Shoulder Pain: Fat Or Fiction? - Page #4
 

Working Diagnosis:
Intramuscular Brachialis Lipoma

Treatment:
Patient was seen in surgery and opted for conservative therapy. He did not want a biopsy.
If size increases or pain worsens, he will undergo biopsy.
Physical therapy for his shoulder helped improve strength and decrease pain.

Outcome:
Strength is near normal.
Pain is now resolved.

Author's Comments:
He is currently able to do all activities, including fly fishing.

Editor's Comments:
Lipomas occur in about 1% of the population and are usually benign, depending on the location. If a fatty tumor is located in the retroperitoneum or is intramuscular, it should be considered to be a potential liposarcoma until proven otherwise. Liposarcomas are malignant tumors that arise from adipocytes. They may recur locally and have potential to metastasize.

There is suggestion that trauma-related fat herniation through tissue planes creates so-called pseudolipomas. There is also a theory that trauma-induced cytokine release triggers pre-adipocyte differentiation and maturation. So far there is no definitive link between trauma and lipoma formation.

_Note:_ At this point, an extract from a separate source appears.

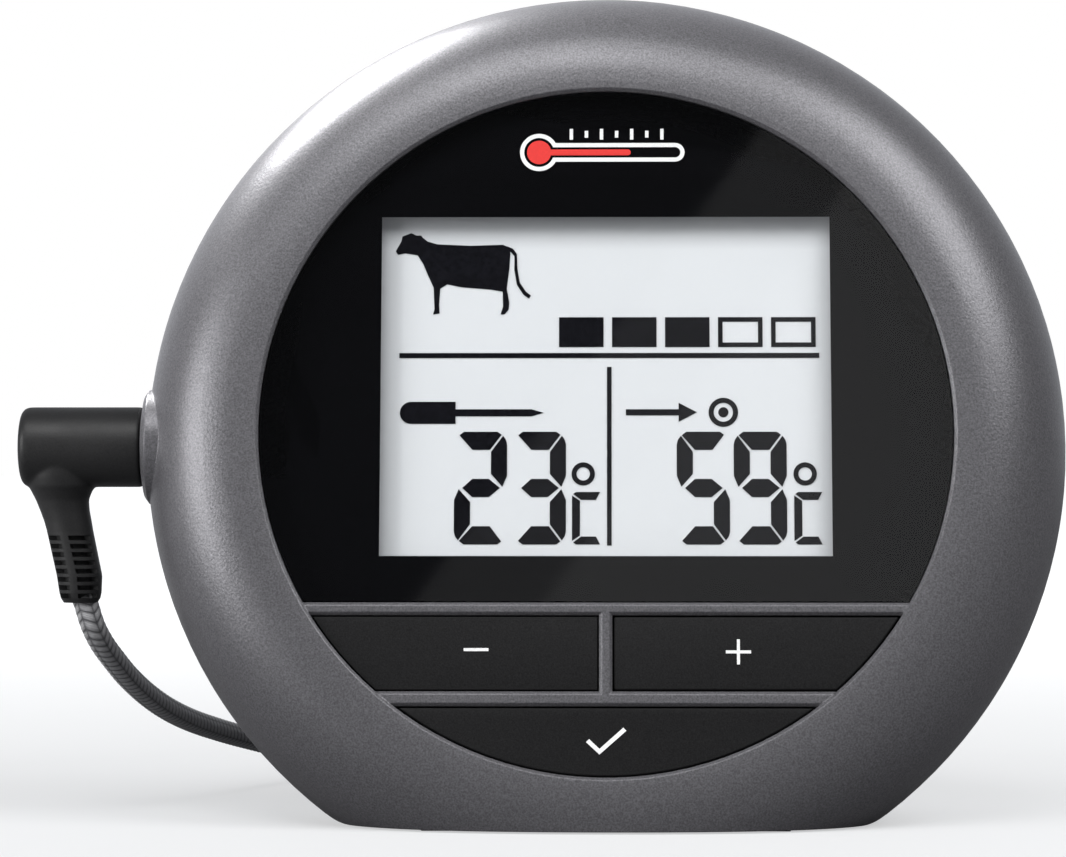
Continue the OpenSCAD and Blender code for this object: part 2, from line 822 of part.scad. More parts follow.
// Springs at the cells' negative ends
module battery_springs() {
  gap = contact_face - cell_len / 2;
  color(steel) on_face() for (way = [-1, 1]) {
    translate([way * contact_face, -way * cell_spread, cell_w]) rotate([0, -way * 90, 0])
      translate([0, 0, 0.25]) tube_along(helix(2.6, gap - 0.5, 3, 30), 0.24, 6);
  }
}

// Plates behind the cells: one that joins both cells, and two with legs that reach the board
module battery_contacts() {
  plate = 8.4;
  right = contact_face + 0.1;
  color(steel) on_face() {
    translate([right, -cell_spread - plate / 2, cell_w - plate / 2])
      cube([contact_t, 2 * cell_spread + plate, plate]);
    translate([cell_len / 2 + 0.05, cell_spread, cell_w]) rotate([0, 90, 0])
      cylinder(r1 = 1.6, r2 = 2.4, h = right - cell_len / 2 + eps);
    for (side = [-1, 1]) {
      translate([-right - contact_t, side * cell_spread - plate / 2, cell_w - plate / 2])
        cube([contact_t, plate, plate]);
      translate([-right - contact_t, side * cell_spread - 1, cell_w]) cube([contact_t, 2, board_low - cell_w]);
    }
    translate([-cell_len / 2 - 0.05, -cell_spread, cell_w]) rotate([0, -90, 0])
      cylinder(r1 = 1.6, r2 = 2.4, h = right - cell_len / 2 + eps);
  }
}

// One stretch of the plug's arm, between two round ends
module arm_stretch(start, start_r, end, end_r) {
  hull() {
    translate(start) sphere(r = start_r, $fn = 32);
    translate(end) sphere(r = end_r, $fn = 32);
  }
}

// Moulded plug: a barrel along x with a tapered arm that hangs from it, slotted as a strain relief
module plug_body() {
  rim = 0.8;
  slot_pitch = 0.83;
  color(charcoal) difference() {
    union() {
      on_face() translate([plug_x - barrel_len + rim, 0, 0]) rotate([0, 90, 0])
        cylinder(r = plug_d / 2, h = barrel_len - rim);
      on_face() translate([plug_x - barrel_len, 0, 0]) rotate([0, 90, 0])
        cylinder(r1 = plug_d / 2 - rim, r2 = plug_d / 2, h = rim);
      arm_stretch(arm_top, 3.4, arm_neck, 2.4);
      arm_stretch(arm_neck, 2.4, arm_waist, 2.3);
      arm_stretch(arm_waist, 2.3, arm_end - [0.4, 0, 0], 1.95);
    }
    for (i = [0:7]) {
      translate([-51.9, mid_y - 3, mid_z - 8.9 - i * slot_pitch]) cube([2, 6, slot_pitch / 2]);
    }
    translate([-60, mid_y - 5, arm_end[2] - 3]) cube([20, 10, 3]);
  }
}

// The plug's contact pin: sleeve, insulating ring and tip
module pin_piece(start, length, r_start, r_end) {
  on_face() translate([plug_x + start, 0, 0]) rotate([0, 90, 0]) cylinder(r1 = r_start, r2 = r_end, h = length);
}

module plug_sleeve() {
  color(brass) pin_piece(0, 6.2, sleeve_r, sleeve_r);
}

module plug_insulator() {
  color("black") pin_piece(6.2, 0.8, sleeve_r, sleeve_r);
}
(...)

On clinical exam, intramuscular lipomas cause a diffuse, palpable swelling, which is more prominent when the related muscle is contracted. MRI does not allow an absolute, reliable distinction between a lipoma and a liposarcoma. This is why biopsy is suggested for a definitive diagnosis.

References:
Nickloes, T. Lipomas. Medscape. 3 Jun 2013. Editor: Geibel, J. Accessed on 9 Aug 2014.